Consuelo Wilkins, MD, MSCI
Consuelo Wilkins, MD, MSCI, Senior Vice President and Senior Associate Dean for Community Health and Engagement at Vanderbilt Health and holder of the Mildred Thornton Stahlman Chair in Rural Health, has been named a 2026 recipient of the Duke Medical Alumni Association’s Distinguished Alumni Award in recognition of her visionary leadership and national impact in clinical and translational research.
Wilkins completed her residency training in internal medicine at Duke University Medical Center and has built a career that has fundamentally reshaped how academic medicine partners with communities. A tenured Professor of Medicine and Associate Director of the Vanderbilt Institute for Clinical and Translational Research, she has led more than $150 million in federally funded studies and helped establish national standards for stakeholder engagement, clinical trial design, and inclusive research participation.
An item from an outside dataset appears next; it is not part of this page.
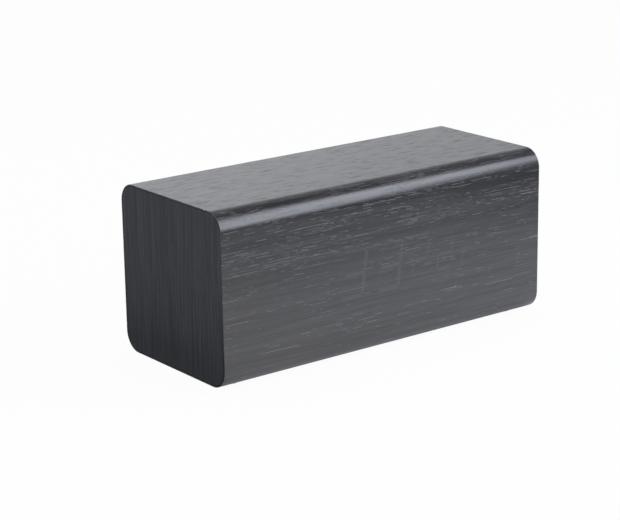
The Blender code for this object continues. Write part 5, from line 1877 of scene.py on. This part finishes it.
@dataclass
class SupplySocket:
    """The round supply socket and its pin."""

    finishes: Finishes
    nose_radius: float = 0.0038
    bore_radius: float = 0.00285
    body_radius: float = 0.0048
    pin_radius: float = 0.001
    pin_inset: float = 0.0015
    floor: float = 0.002
    shoulder: float = 0.0397
    edge: float = 0.0002

    def build(self) -> None:
        """Turn the moulded body and the pin."""
        low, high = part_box("power_socket")
        x, _, z = middle_of("power_socket")
        floor = low.y + self.floor
        profile = eased_profile([
            (0.0, floor), (self.bore_radius, floor), (self.bore_radius, high.y), (self.nose_radius, high.y),
            (self.nose_radius, self.shoulder), (self.body_radius, self.shoulder), (self.body_radius, low.y),
            (0.0, low.y),
        ], self.edge)
        place = Facing.REAR.at((x, 0.0, z))
        body = Workshop.turned("socket_body", profile, place)
        keep(body, Body.BLOCK, Slot.CHIP, ["power_socket"], self.finishes.chip)
        profile = eased_profile(disc(self.pin_radius, high.y - self.pin_inset, floor), self.edge)
        pin = Workshop.turned("socket_pin", profile, place, 32)
        keep(pin, Body.BLOCK, Slot.CONTACT, (), self.finishes.nickel)


@dataclass
class BatteryBay:
    """Three cells and the sprung contacts at their ends."""

    finishes: Finishes
    radius: float = 0.00525
    nub_radius: float = 0.0019
    nub_height: float = 0.0009
    end_edge: float = 0.0003
    film: float = 0.0001
    jacket_edge: float = 0.00045
    jacket_colours: tuple[Colour, Colour] = ((0.020, 0.022, 0.030), (0.42, 0.22, 0.07))
    strip: float = 0.0004
    strip_width: float = 0.0082
    tag_half: float = 0.0012
    wire: float = 0.0003
    turns: float = 3.0
    turn_steps: int = 28
    wire_facets: int = 10
    coil_base: float = 0.0034
    coil_tip: float = 0.0018
    coil_length: float = 0.0038
    dimple_radius: float = 0.0022
    dimple_height: float = 0.0006

    def cell(self, number: int) -> None:
        """Make one cell: a film jacket folded over its ends, with a bare base and nub.

        Args:
            number: its place in the bay, from the lowest.
        """
        node = f"battery_cell_{number}"
        low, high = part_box(node)
        x, y, z = middle_of(node)
        nub_side = 1 if number == 2 else -1
        half = (high.x - low.x) / 2
        shoulder = half - self.nub_height
        fold = self.radius - 2 * self.jacket_edge
        lip, base = shoulder + self.film, self.end_edge - half
        nub = [(0.0, half), (self.nub_radius, half), (self.nub_radius, shoulder)]
        film = [(fold, lip), (self.radius, lip), (self.radius, -half), (fold, -half), (fold, base)]
        profile = [
            *eased_profile(nub, self.end_edge), (fold, shoulder),
            *eased_profile(film, self.jacket_edge)[1:], (0.0, base),
        ]
        facing = Facing.RIGHT if nub_side > 0 else Facing.LEFT
        made = Workshop.turned(f"cell_{number}", profile, facing.at((x, y, z)))
        jacket = JacketFinish(f"cell_jacket_{number}", *self.jacket_colours, x, nub_side).material()
        made = keep(made, Body.BLOCK, Slot.JACKET, [node], jacket)
        made.data.materials.append(self.finishes.nickel)
        for face in made.data.polygons:
            out = math.hypot(face.center.y - y, face.center.z - z)
            if out < fold:
                face.material_index = 1

    def coil(self, x: float, z: float, level: float, side: int) -> bpy.types.Object:
        """A conical spring that grows narrower away from its strip.

        Args:
            x: where it is fixed, metres to the right.
            z: its axis, metres above the ground.
            level: its axis, metres behind the clock's middle.
            side: 1 if it points right and -1 if left.

        Returns:
            The spring.
        """
        program = GeometryProgram("conical_spring", {
            "Turns": self.turns, "Turn steps": self.turn_steps, "Wire facets": self.wire_facets,
            "Base radius": self.coil_base, "Tip radius": self.coil_tip,
            "Length": self.coil_length - self.wire, "Wire radius": self.wire,
            "Foot": Vector((x, level, z)), "Turn": Vector((0.0, side * math.pi / 2, 0.0)),
            "Material": self.finishes.nickel,
        })
        spiral = program.node("GeometryNodeCurveSpiral", inputs={
            "Resolution": program.size("Turn steps"), "Rotations": program.size("Turns"),
            "Start Radius": program.size("Base radius"), "End Radius": program.size("Tip radius"),
            "Height": program.size("Length"),
        })
        ring = program.node("GeometryNodeCurvePrimitiveCircle", inputs={
            "Resolution": program.size("Wire facets"), "Radius": program.size("Wire radius"),
        })
        wire = program.node("GeometryNodeCurveToMesh", inputs={
            "Curve": spiral.outputs["Curve"], "Profile Curve": ring.outputs["Curve"], "Fill Caps": True,
        })
        set_down = program.node("GeometryNodeTransform", inputs={
            "Geometry": wire.outputs["Mesh"], "Translation": program.size("Foot"),
            "Rotation": program.size("Turn"),
        })
        return program.run("coil", set_down.outputs["Geometry"])

    def contact(self, name: str, side: int, heights: Sequence[float], sprung: Sequence[bool]) -> None:
        """One contact strip with its springs, dimples and any solder tag.

        Args:
            name: the strip's node.
            side: -1 for the bay's left end and 1 for its right.
            heights: the axes of the cells that it touches, lowest first.
            sprung: for each of them, whether it has a spring; a dimple if not.
        """
        low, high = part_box(name)
        wall = low.x if side < 0 else high.x
        face = wall - side * self.strip
        level = high.y - self.strip_width / 2
        half = self.strip_width / 2
        strip_low = (min(wall, face), level - half, heights[0] - half)
        strip_high = (max(wall, face), high.y, heights[-1] + half)
        parts = [Workshop.bar("strip", strip_low, strip_high, self.strip / 5)]
        if low.y < strip_low[1] - self.strip:
            tag_low = (strip_low[0], low.y, heights[0] - self.tag_half)
            tag_high = (strip_high[0], level, heights[0] + self.tag_half)
            parts.append(Workshop.bar("tag", tag_low, tag_high, self.strip / 5))
        for z, has_spring in zip(heights, sprung):
            if has_spring:
                parts.append(self.coil(face, z, level, -side))
            else:
                dome = [(self.dimple_radius * out, self.dimple_height * up) for out, up in quarter(6)]
                facing = Facing.RIGHT if side < 0 else Facing.LEFT
                parts.append(Workshop.turned("dimple", [*dome, (0.0, 0.0)], facing.at((face, level, z)), 40))
        made = Workshop.joined(f"{name}_strip", parts)
        keep(made, Body.BLOCK, Slot.CONTACT, [name], self.finishes.nickel)

    def build(self) -> None:
        """Make the cells and their contacts."""
        for number in (1, 2, 3):
            self.cell(number)
        low, middle, high = (middle_of(f"battery_cell_{number}")[2] for number in (1, 2, 3))
        self.contact("positive_contact", -1, [low], [False])
        self.contact("cell_bridge_right", 1, [low, middle], [True, False])
        self.contact("cell_bridge_left", -1, [middle, high], [True, False])
        self.contact("negative_contact", 1, [high], [True])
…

She led the expansive team effort to change how investigators partner with patients and communities from the earliest stages of study design, moving from a community review board to a Community Engagement Studio model, now widely adopted across research institutions. Her leadership in the National Institutes of Health All of Us Research Program and the Trial Innovation Network established enduring frameworks for embedding participant voices into governance, design and implementation. She has more than 170 peer-reviewed publications, with scholarship recognized as foundational in trust building, data sharing, and research practice.
An internationally recognized expert in Alzheimer’s disease research, Wilkins served as a clinical investigator in Washington University’s Alzheimer’s Disease Research Center before joining VH in 2012. Her work spans the full translational spectrum, with particular focus on engaging historically underserved populations in research design and conduct.
The breadth of her influence extends to national policy. In 2021, Wilkins testified before the U.S. Senate Committee on Health, Education, Labor and Pensions, where she outlined a framework for improving the nation’s COVID-19 response — calling for stronger data collection, community-driven solutions, and sustained commitment to long-term care and research.
Wilkins was elected to the National Academy of Medicine in 2020 and serves as Section 12 chair. She was elected to the American Society for Clinical Investigation in 2022 and received the ASCI’s Louis W. Sullivan, MD, Award in 2025. Earlier in her career, Wilkins was named a 2006 Beeson Scholar while at Washington University.
Wilkins is a committed educator and spearheaded additions to the Vanderbilt University School of Medicine curriculum and has mentored hundreds of trainees and faculty across her career. She earned her BS in microbiology and MD from Howard University and earned her Master of Science in Clinical Investigation from Washington University School of Medicine. Wilkins completed a fellowship in geriatric medicine at Washington University/Barnes-Jewish Hospital.